All members of the Nazi Party who have been more than nominal participants in its activities and all other persons hostile to Allied purposes shall be removed from public and semi-public office, and from positions of responsibility in important private undertakings. [Page 786] Such persons shall be replaced by persons who, by their political and moral qualities, are deemed capable of assisting in developing genuine democratic institutions in Germany.
German education shall be so controlled as completely to eliminate Nazi and militarist doctrines and to make possible the successful development of democratic ideas.
The judicial system will be reorganized in accordance with the principles of democracy, of justice under law, and of equal rights for all citizens without distinction of race, nationality or religion.5
The administration of affairs in Germany should be directed towards the decentralization of the political structure and the development of local responsibility. To this end:
local self-government shall be restored throughout Germany on democratic principles and in particular through elective councils as rapidly as is consistent with military security and the purposes of military occupation;
all democratic political parties with rights of assembly and of public discussion shall be allowed and encouraged throughout Germany;
representative and elective principles shall be introduced into regional, provincial and state (Land) administration as rapidly as may be justified by the successful application of these principles in local self-government;
for the time being no central German government shall be established.6
Subject to the necessity for maintaining military security, freedom of speech, press and religion shall be permitted, and religious institutions shall be respected. Subject likewise to the maintenance of military security, the formation of free trade unions shall be permitted.
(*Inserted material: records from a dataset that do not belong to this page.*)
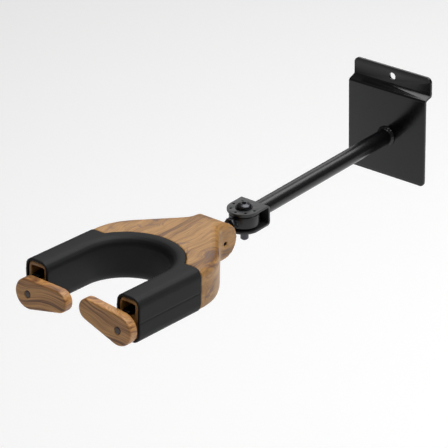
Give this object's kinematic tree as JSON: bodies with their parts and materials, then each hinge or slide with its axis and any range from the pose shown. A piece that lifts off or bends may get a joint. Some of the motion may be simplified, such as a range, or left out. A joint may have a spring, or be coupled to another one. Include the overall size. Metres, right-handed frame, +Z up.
{
  "type": "wall guitar hanger",
  "caption": "Slatwall guitar hanger: bent hanging plate, tubular arm, indexed swivel and a tilted wooden yoke in a soft black sleeve, with swinging wooden gates across its mouth.",
  "frame": {"origin": "on the back face of the hanging plate, where the arm's axis meets the wall", "axes": "+Y into the wall, so the hanger reaches along -Y; +Z up; +X to the right seen from the front"},
  "size_m": [0.1024, 0.3577, 0.0861],
  "materials": {
    "black_paint": "gloss black paint over sheet and tube",
    "black_steel": "satin black coated steel",
    "dark_steel": "blackened steel fasteners",
    "yoke_wood": "oiled honey-brown hardwood with dark streaks",
    "gate_wood": "oiled honey-brown hardwood",
    "soft_rubber": "satin black soft moulded rubber",
    "plug_wood": "dark turned plug",
    "brass": "plain turned brass"
  },
  "bodies": {
    "wall_arm": {"slatwall_plate": "black_paint", "tube_collar": "black_paint", "arm_tube": "black_paint", "swivel_bracket": "black_steel", "bolt_washer": "dark_steel", "pivot_bolt": "dark_steel", "lower_thrust_washer": "dark_steel"},
    "swinging_yoke": {"index_disc": "black_steel", "detent_ball": "dark_steel", "pivot_barrel": "black_steel", "neck_stud": "dark_steel", "jam_nut": "black_steel", "neck_insert": "brass", "neck_grub_screw": "brass", "yoke_body": "yoke_wood", "pad_sleeve": "soft_rubber", "gate_screw_left": "dark_steel", "gate_washer_left": "dark_steel", "arm_insert_left": "brass", "gate_spring_left": "dark_steel", "gate_screw_right": "dark_steel", "gate_washer_right": "dark_steel", "arm_insert_right": "brass", "gate_spring_right": "dark_steel"},
    "left_gate": {"gate_left": "gate_wood", "gate_bush_left": "brass", "gate_plug_left": "plug_wood"},
    "right_gate": {"gate_right": "gate_wood", "gate_bush_right": "brass", "gate_plug_right": "plug_wood"}
  },
  "joints": [
    {"name": "yoke_swivel", "type": "hinge", "parent": "wall_arm", "child": "swinging_yoke", "pos_m": [0, -0.171, 0], "axis": [0, 0, 1], "range_deg": [-90, 90]},
    {"name": "left_gate_hinge", "type": "hinge", "parent": "swinging_yoke", "child": "left_gate", "pos_m": [-0.04, -0.34033, 0.00324], "axis": [0, -0.998, 0.0628], "range_deg": [-6, 84]},
    {"name": "right_gate_hinge", "type": "hinge", "parent": "swinging_yoke", "child": "right_gate", "pos_m": [0.04, -0.34033, 0.00324], "axis": [0, 0.998, -0.0628], "range_deg": [-12.5, 77.5]}
  ]
}
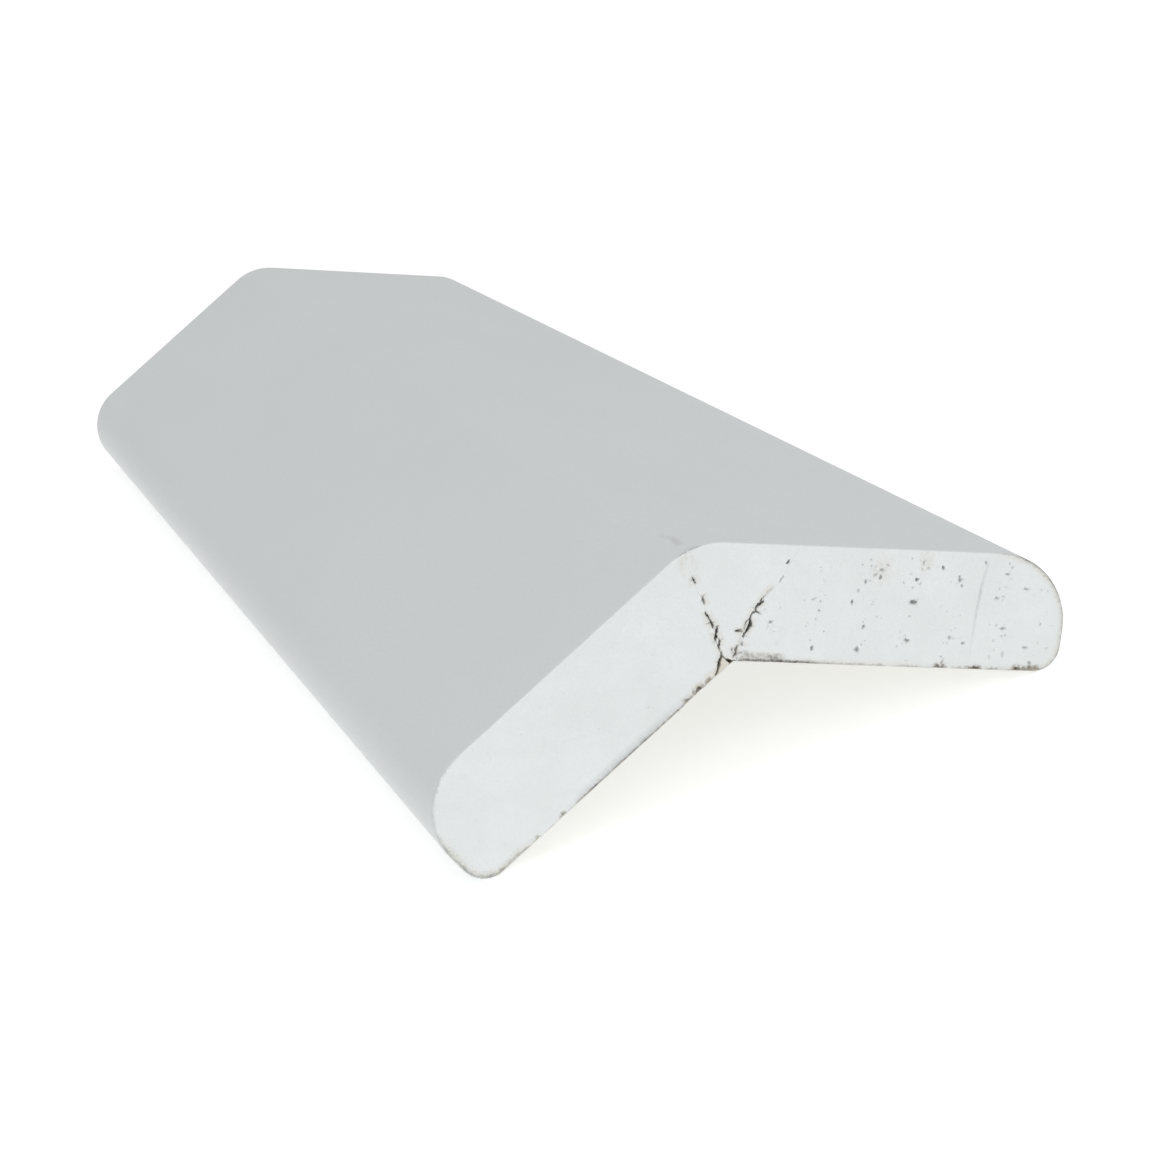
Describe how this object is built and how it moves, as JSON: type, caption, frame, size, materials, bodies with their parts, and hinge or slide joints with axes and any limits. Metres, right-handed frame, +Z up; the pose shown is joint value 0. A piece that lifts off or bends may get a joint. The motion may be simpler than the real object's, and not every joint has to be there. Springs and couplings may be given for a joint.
{
  "type": "outside corner moulding",
  "caption": "Length of outside corner moulding in white-primed wood for an obtuse wall corner: flat legs, rounded edges, soft ridge, square-cut ends.",
  "frame": {"origin": "middle of the moulding's footprint, on the surface under the back edges of its legs", "axes": "+Y along the moulding's length, +Z up through the ridge, +X across the legs"},
  "size_m": [0.099, 0.475, 0.0356],
  "materials": {
    "primed_wood": "white primer over pine, satin"
  },
  "bodies": {
    "root": {"left_leg": "primed_wood", "corner_wedge": "primed_wood", "right_leg": "primed_wood"}
  },
  "joints": []
}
  1. Although not attached to the minutes of the Second Meeting of the Foreign Ministers, July 19 (ante, p. 102), this paper is clearly the text submitted to that meeting. The source copy bears the following manuscript notation by Truman: “Agreed”.
  2. Despite this word in the heading, only political principles are dealt with in the document.
  3. i. e., the agreement signed at London, November 14, 1944, as amended by an agreement signed at London, May 1, 1945. For texts, see Treaties and Other International Acts Series No. 3070; United States Treaties and Other International Agreements, vol. 5, pt. 2, p. 2062. Text of the agreement of November 14, 1944, also in Foreign Relations, The Conferences at Malta and Yalta, 1945, p. 124.
  4. There is the following information on this paragraph in a personal letter from James W. Riddleberger, Chief of the Division of Central European Affairs, to Henry P. Leverich and David Harris, Acting Chief and Assistant Chief, respectively, of that Division, dated at Potsdam, July 21, 1945 (file No. 740.00119 (Potsdam)/7–2145): “There was a hot debate on paragraph 3 as Vyshinski wished to abolish all laws passed under Hitler. We were finally able to talk him out of it, so the paragraph remains practically as drafted originally.”
  5. In the letter cited in the preceding footnote, Riddleberger wrote as follows concerning this paragraph: “Paragraph 7 is new and was inserted at the request of Vyshinski who felt that some mention should be made of the judicial system.”
  6. In the letter cited in footnote 4, ante, Riddleberger wrote as follows concerning this paragraph: “There was a long discussion on paragraph 8, which you will see has been somewhat modified from our original draft [document No. 852]. The British were inclined to drag their feet on the question of elections, and the Russians did not seem to be overly enthusiastic. However, I think we have put this matter in a way which will enable us to go ahead at a local level and will commit the other two governments in principle at least to the same idea.”